- _DIRECTIONS FOR THIS TASK_:
Copy out all the data, word for word.

- - - -

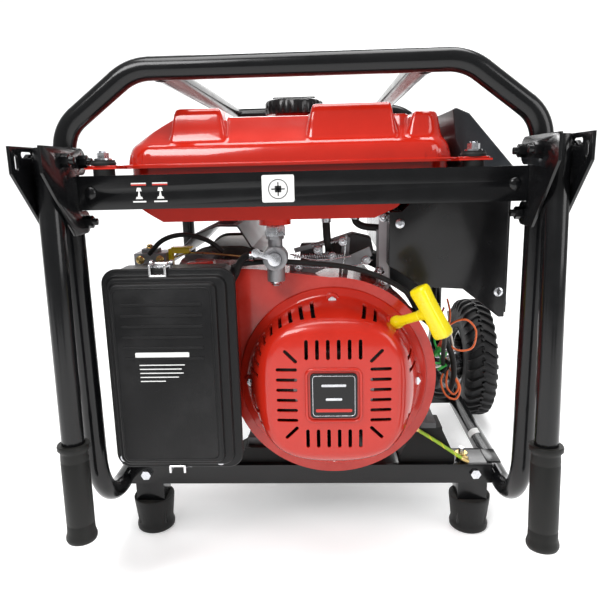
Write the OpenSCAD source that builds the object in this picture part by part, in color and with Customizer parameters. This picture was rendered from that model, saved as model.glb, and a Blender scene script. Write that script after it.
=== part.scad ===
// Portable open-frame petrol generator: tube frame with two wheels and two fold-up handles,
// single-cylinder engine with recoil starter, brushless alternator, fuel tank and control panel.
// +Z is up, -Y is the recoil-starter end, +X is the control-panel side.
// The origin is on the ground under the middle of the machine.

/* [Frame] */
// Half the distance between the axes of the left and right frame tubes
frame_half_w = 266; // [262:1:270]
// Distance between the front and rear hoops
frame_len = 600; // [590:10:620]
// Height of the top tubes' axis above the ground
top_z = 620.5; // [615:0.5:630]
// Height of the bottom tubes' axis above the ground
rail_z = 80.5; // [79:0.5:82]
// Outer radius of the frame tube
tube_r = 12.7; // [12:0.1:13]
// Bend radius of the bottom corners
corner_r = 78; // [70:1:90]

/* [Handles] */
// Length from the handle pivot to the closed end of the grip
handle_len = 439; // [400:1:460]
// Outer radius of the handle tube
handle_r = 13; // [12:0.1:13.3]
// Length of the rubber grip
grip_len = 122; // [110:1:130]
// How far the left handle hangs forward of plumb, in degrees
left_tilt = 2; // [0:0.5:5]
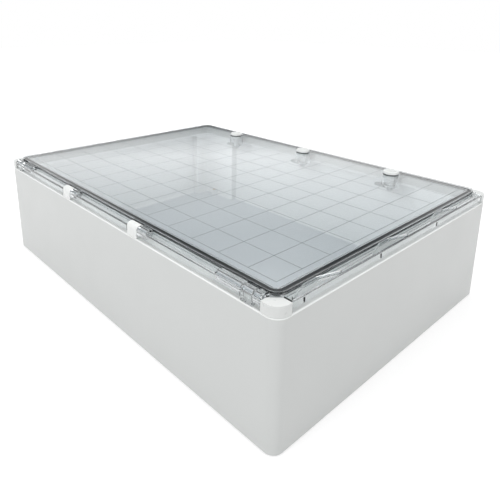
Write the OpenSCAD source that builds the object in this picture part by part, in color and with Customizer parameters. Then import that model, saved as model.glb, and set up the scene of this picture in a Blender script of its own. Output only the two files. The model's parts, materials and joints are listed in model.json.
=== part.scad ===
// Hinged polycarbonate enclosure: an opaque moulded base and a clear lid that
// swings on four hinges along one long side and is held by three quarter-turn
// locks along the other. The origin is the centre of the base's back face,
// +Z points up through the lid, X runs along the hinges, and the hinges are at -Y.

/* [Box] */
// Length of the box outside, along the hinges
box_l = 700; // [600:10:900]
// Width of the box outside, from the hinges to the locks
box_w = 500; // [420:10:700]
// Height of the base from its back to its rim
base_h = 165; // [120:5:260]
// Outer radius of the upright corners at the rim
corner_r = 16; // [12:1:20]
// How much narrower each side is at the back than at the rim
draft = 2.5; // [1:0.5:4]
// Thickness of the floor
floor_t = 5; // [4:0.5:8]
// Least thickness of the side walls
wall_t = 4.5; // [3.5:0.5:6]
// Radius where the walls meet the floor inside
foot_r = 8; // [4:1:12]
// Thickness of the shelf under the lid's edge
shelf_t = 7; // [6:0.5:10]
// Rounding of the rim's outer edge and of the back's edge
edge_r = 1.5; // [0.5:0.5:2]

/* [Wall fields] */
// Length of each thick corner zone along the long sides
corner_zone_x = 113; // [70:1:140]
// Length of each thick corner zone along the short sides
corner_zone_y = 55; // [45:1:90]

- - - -

- _RESULT OF THE EXERCISE_:
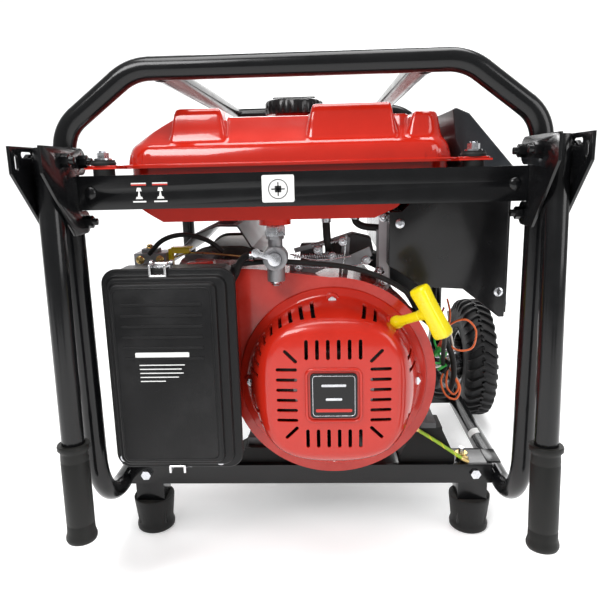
Write the OpenSCAD source that builds the object in this picture part by part, in color and with Customizer parameters. This picture was rendered from that model, saved as model.glb, and a Blender scene script. Write that script after it.
=== part.scad ===
// Portable open-frame petrol generator: tube frame with two wheels and two fold-up handles,
// single-cylinder engine with recoil starter, brushless alternator, fuel tank and control panel.
// +Z is up, -Y is the recoil-starter end, +X is the control-panel side.
// The origin is on the ground under the middle of the machine.

/* [Frame] */
// Half the distance between the axes of the left and right frame tubes
frame_half_w = 266; // [262:1:270]
// Distance between the front and rear hoops
frame_len = 600; // [590:10:620]
// Height of the top tubes' axis above the ground
top_z = 620.5; // [615:0.5:630]
// Height of the bottom tubes' axis above the ground
rail_z = 80.5; // [79:0.5:82]
// Outer radius of the frame tube
tube_r = 12.7; // [12:0.1:13]
// Bend radius of the bottom corners
corner_r = 78; // [70:1:90]

/* [Handles] */
// Length from the handle pivot to the closed end of the grip
handle_len = 439; // [400:1:460]
// Outer radius of the handle tube
handle_r = 13; // [12:0.1:13.3]
// Length of the rubber grip
grip_len = 122; // [110:1:130]
// How far the left handle hangs forward of plumb, in degrees
left_tilt = 2; // [0:0.5:5]
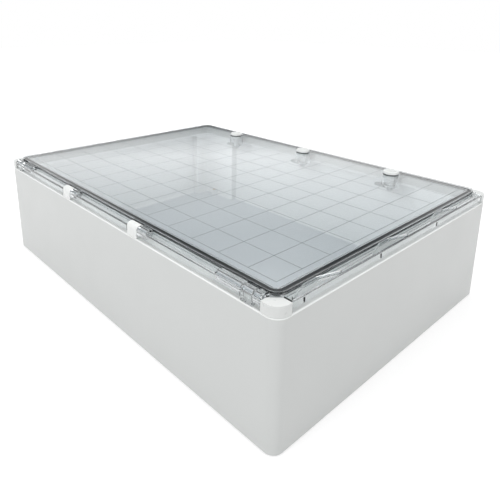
Write the OpenSCAD source that builds the object in this picture part by part, in color and with Customizer parameters. Then import that model, saved as model.glb, and set up the scene of this picture in a Blender script of its own. Output only the two files. The model's parts, materials and joints are listed in model.json.
=== part.scad ===
// Hinged polycarbonate enclosure: an opaque moulded base and a clear lid that
// swings on four hinges along one long side and is held by three quarter-turn
// locks along the other. The origin is the centre of the base's back face,
// +Z points up through the lid, X runs along the hinges, and the hinges are at -Y.

/* [Box] */
// Length of the box outside, along the hinges
box_l = 700; // [600:10:900]
// Width of the box outside, from the hinges to the locks
box_w = 500; // [420:10:700]
// Height of the base from its back to its rim
base_h = 165; // [120:5:260]
// Outer radius of the upright corners at the rim
corner_r = 16; // [12:1:20]
// How much narrower each side is at the back than at the rim
draft = 2.5; // [1:0.5:4]
// Thickness of the floor
floor_t = 5; // [4:0.5:8]
// Least thickness of the side walls
wall_t = 4.5; // [3.5:0.5:6]
// Radius where the walls meet the floor inside
foot_r = 8; // [4:1:12]
// Thickness of the shelf under the lid's edge
shelf_t = 7; // [6:0.5:10]
// Rounding of the rim's outer edge and of the back's edge
edge_r = 1.5; // [0.5:0.5:2]

/* [Wall fields] */
// Length of each thick corner zone along the long sides
corner_zone_x = 113; // [70:1:140]
// Length of each thick corner zone along the short sides
corner_zone_y = 55; // [45:1:90]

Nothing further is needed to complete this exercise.